Several new Clojush updates
April 18, 2010by Lee Spector (lspector)
I’ve just posted a new version of clojush, the version of Push3/PushGP implemented in Clojure, which includes several significant changes, listed below.
BTW I’m also considering moving the distribution to github, but I haven’t done that yet…
20100320: - Added print-ancestors-of-solution parameter and code. - Print simplification in report only with non-zero value for report-simplifications parameter. - Added sextic polynomial regression example. This example also demonstrates the use of fitness penalties for abnormally terminating programs. - Added a new argument to problem-specific-report (NOTE: not backward compatible). 20100417: - Added thread-local random number generator objects to avoid contention. - Print parameters at the start of pushgp. - Added readme comments about concurrency, -Xmx2000m, and -XX:+UseParallelGC. - Converted time limit code to use System/nanoTime (thanks to Brian Martin).
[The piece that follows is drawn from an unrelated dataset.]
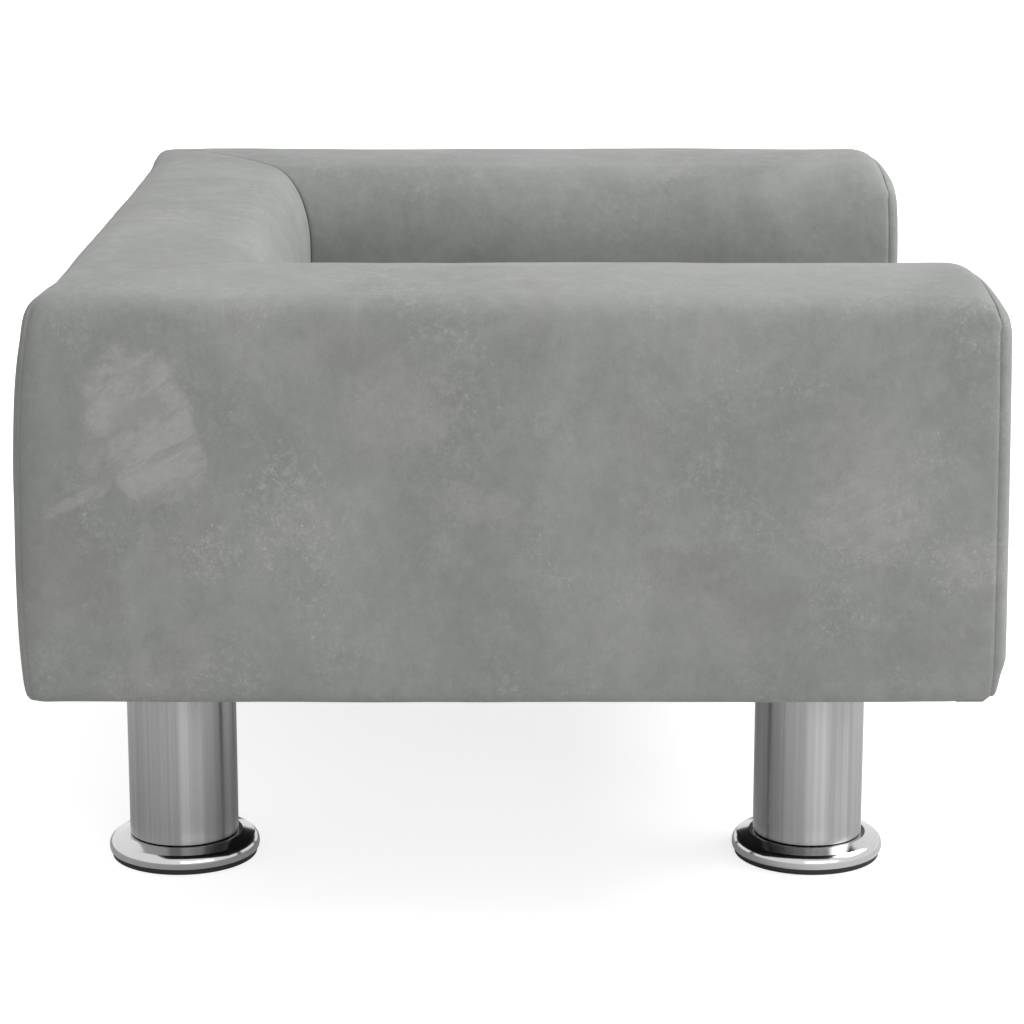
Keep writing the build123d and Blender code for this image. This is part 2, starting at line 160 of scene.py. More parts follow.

This means that time limits must now be expressed in nanoseconds rather than milliseconds, and I believe it will eliminate contention for shared Date objects (but this should be checked; if there is contention then we should revert to using Date and use thread-local date objects as is being done with the random number generator objects). - Added print-return utility function for debugging. - Added a new Push instruction, code_wrap, which pushes a 1-item list containing the previous top item of the code stack. - Added a new Push instruction, code_map, which acts much like Lisp's (or Scheme's or Clojure's) "map" functions, using the top item on the exec stack as the function to map and the top item on the code stack as the list to map it down. The list of results is left on top of the code stack. This is implemented as a "macro" instruction that expands into a Push code fragment that: 1) for each item in the list on top of the code stack (or for the single non-list item that is there) quotes the item onto the code stack and then runs the code that's on top of the exec stack; 2) uses code_wrap to push a list containing the last result onto the code stack; 3) executes as many instances of code_cons as are necessary to add all of the other results onto the list. Note that this will act like an ordinary "map" function only when the code on the exec stack leaves a single output on the code stack in place of each input on the code stack; if it consumes or produces more or less code then the effect will be quite different.